Orientasi Filsafat dalam Sastra
Posted by PuJa on May 24, 2012
Frans Ekodhanto
http://koran-jakarta.com/
Seandainya aku mampu bunuh diri dengan cara yang tak serupa dengan yang pernah terjadi, pasti sudah kulakukan bunuh diri itu.
Demikianlah beberapa penggal kalimat yang terdapat dalam kumpulan cerpen Chavchay Syaifullah berjudul Keringatku Terkuras di Ranjang Muhammad. Cerpen itu berusaha mengangkat persoalan sosial keberagamaan, juga kritik terhadap cara beragama yang kerap meminggirkan peran perempuan dan keluarga.
Menurut pengakuan Chavchay, kumpulan cerpen tersebut sebelumnya sudah pernah didiskusikan di Universitas Pakuan, Bogor. Kali ini, kumpulan cerpen tersebut diluncurkan di Newseum Jakarta, Sabtu (28/4). Acara itu dimeriahkan dengan pementasan monolog oleh beberapa aktor dan aktris teater.
Seperti novel dia sebelumnya, Payudara dan Sendalu, dalam penyajian cerpennya kali ini, Chavchay tetap banyak berbicara soal filsafat. Pada cerita yang berjudul “Profesor Filsafat”, “Filsuf Jalanan Itu Bernama Otong”, atau “Penhor”, misalnya, Chavchay ingin bicara banyak soal aspek-aspek dalam filsafat, seperti diktum-diktum umum dalam filsafat dan ajaran-ajaran tentang filsafat.
Filsafat kontemporer kerap menspesifikasikan dirinya ke dalam ilmu pengetahuan, menjadi bagian kecil, bukan bagian besar atau induk dari ilmu pengetahuan. Hasil dari kondisi tersebut tak jarang melahirkan kerja-kerja yang sangat spesifik berdasarkan ilmu pengetahuan. Namun, melalui kumpulan cerita pendek ini, filsafat seolah-olah dilahirkan kembali ke dalam rumusan-rumasan baru yang selanjutnya membuat orang terbuai untuk mempelajari dan menyukai filsafat sebagai bagian besar dari ilmu pengetahuan.

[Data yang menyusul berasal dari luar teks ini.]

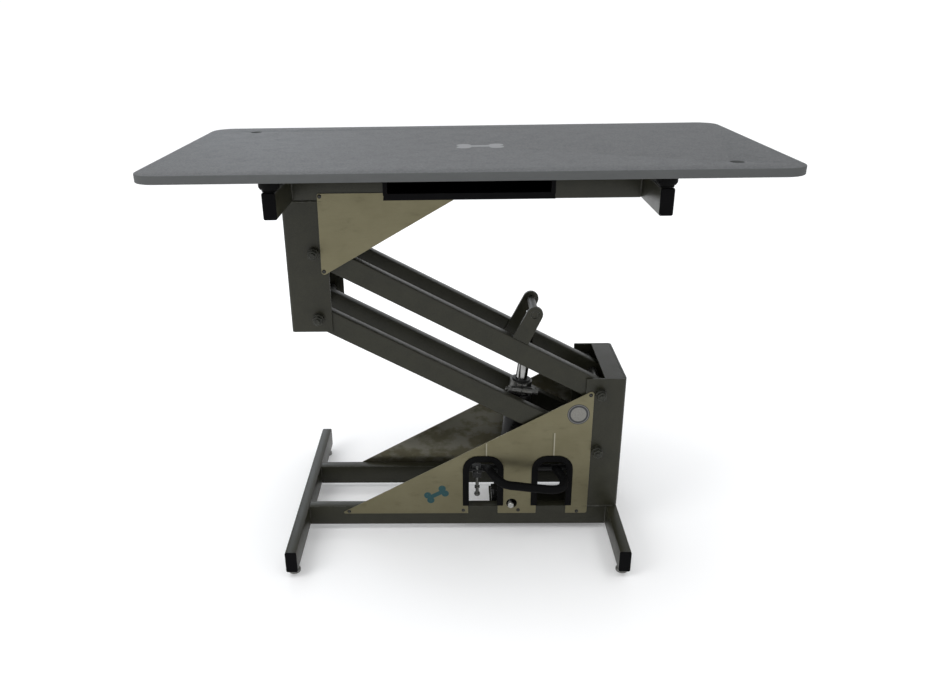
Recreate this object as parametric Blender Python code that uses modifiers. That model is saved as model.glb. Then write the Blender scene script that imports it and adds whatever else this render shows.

Dalam cerita “Profesor Filsafat”, misalnya, dia berusaha menarasikan kondisi konkret dari masyarakat yang tidak lagi ingin bicara mengenai hal mengawang-awang. Masyarakat yang jenuh dengan teori ingin bicara hal-hal objektif tentang kehidupan yang dialaminya, seperti persoalan kemiskinan, kelaparan, pendidikan, budaya, dan agama yang tidak direpotkan dengan rumus, teori, dan konsep-konsep yang tak terbilang.
Selain persoalan filsafat, di buku ini, pria lulusan Sekolah Tinggi Filsafat (STF) Driyakara itu bicara tentang feminisme, agama, dan sosial. Unsur feminisme bisa ditemukan pada cerpennya yang berjudul “Aminas” dan unsur sosial bisa ditemukan pada “Angin Merah di Samping Gedung Perpustakaan”, “Nasehat Nenek Sihir”, dan beberapa judul lainnya.
“Saya tidak mau sastra dijadikan ajang pemahaman kata-kata. Sastra yang baik bukanlah persoalan kemampuan dalam menyusun kata-kata. Bagi saya, sastra adalah medan perjuangan untuk menyampaikan keberpihakan pada suatu hal sebagai suatu bentuk pernyataan sikap sehingga kerja-kerja dalam kesusastraan harus jelas posisinya,” tutur sastrawan angkatan 98 itu.
Chavchay berharap sastrawan bisa mendialogkan lebih baik sastra dan filsafat, dua dunia yang berangkat dari peristiwa konkret yang dialami sejarah kemanusiaan. “Filsafat menjadi bagian yang besar dari ilmu pengetahuan, bagian yang menawarkan kebijaksanaan hidup dan mengonsep, sedangkan sastra memberi fantasi, merayakan parodi isu pada ironi,” pungkas sastrawan pemilik novel Payudara tersebut.